2021-04-20

Koji Bread #1

Our friend gave us some Koji and it's been languishing in the fridge for years. I finally made Shio Koji with it, then made bread from that -- it wouldn't be a costly if it didn't turn out. But it turned out beautifully, dark color, nice crust, a flavor with a slight sourdough-like edge.







Bread cooling on rack


Koji is rice inoculated with the Aspergillus oryzae (koji kin). It has a transformative power which is used to make Soy, Miso, and is now being used by chefs in some crazy non-traditional preparations.  I made Shio Koji with ours by adding an equal weight of water, and 5% of total weight in Salt; I whizzed it, and let it ride unrefrigerated for 10 days. After a while it developed an acetone smell that dissipated a bit with a daily stir. Disgusting? Dangerous? Lethal? How bad could it be? I tried a taste and the cream-like liquid had a flavor like creamy blue cheese without the blue. I figured if I made bread with it and it turned out badly, it wouldn't be too expensive a mistake.
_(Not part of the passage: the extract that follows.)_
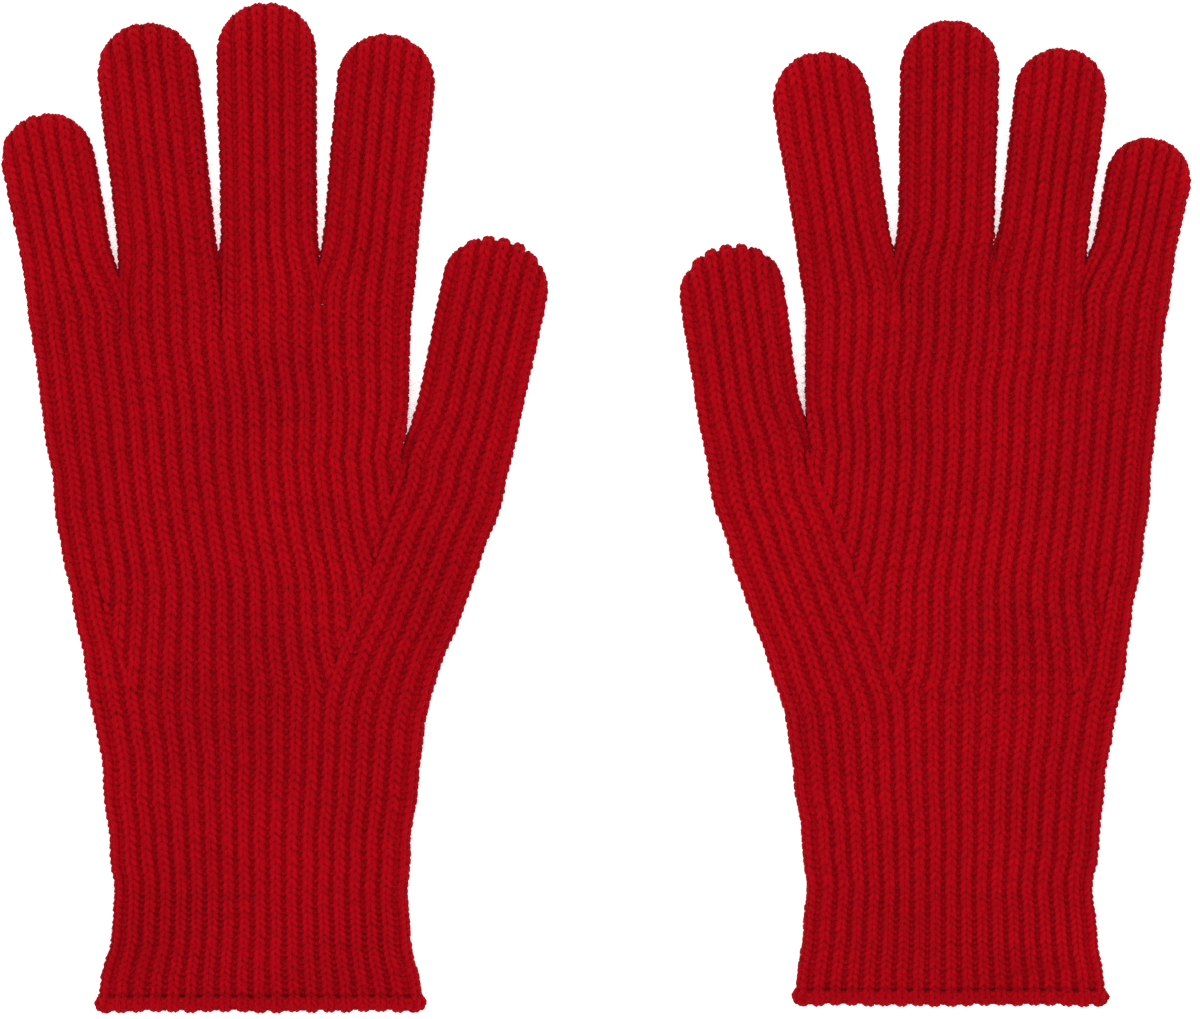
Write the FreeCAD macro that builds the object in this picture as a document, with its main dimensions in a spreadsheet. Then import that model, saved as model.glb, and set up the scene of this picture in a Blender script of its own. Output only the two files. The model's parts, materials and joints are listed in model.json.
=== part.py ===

So I made it with my usual long-rise technique, and covered hot bake. 

1000 g All Purpose Flour
 400 g Koji
 450 g Water
  20 g Salt

Combine the ingredients in a stand mixer, then knead 10 minutes.
I started with 350 g Water and kept adding it until the texture seemed right.
Put in a covered 3L Cambro container and let rise in the fridge 3 days; it rose from 1L to 2L.
Take out, let warm up several hours, and rise to 3L.
Shape into a ball and let rise in a parchment lined bowl, covered with cling film.

Shaped and final rise

Preheat oven with a large cast iron pot and cover to 550F convection.
When hot, lift the bread on its parchment and lower into the screaming hot pot.
Cover, cook 20 minutes.
Drop temperature to 450F, cook 15 minutes.
Drop temperature to 350F, uncover, bake 30 more minutes.
Carefully remove from pot by grabbing the parchment, let cool on a rack before cutting.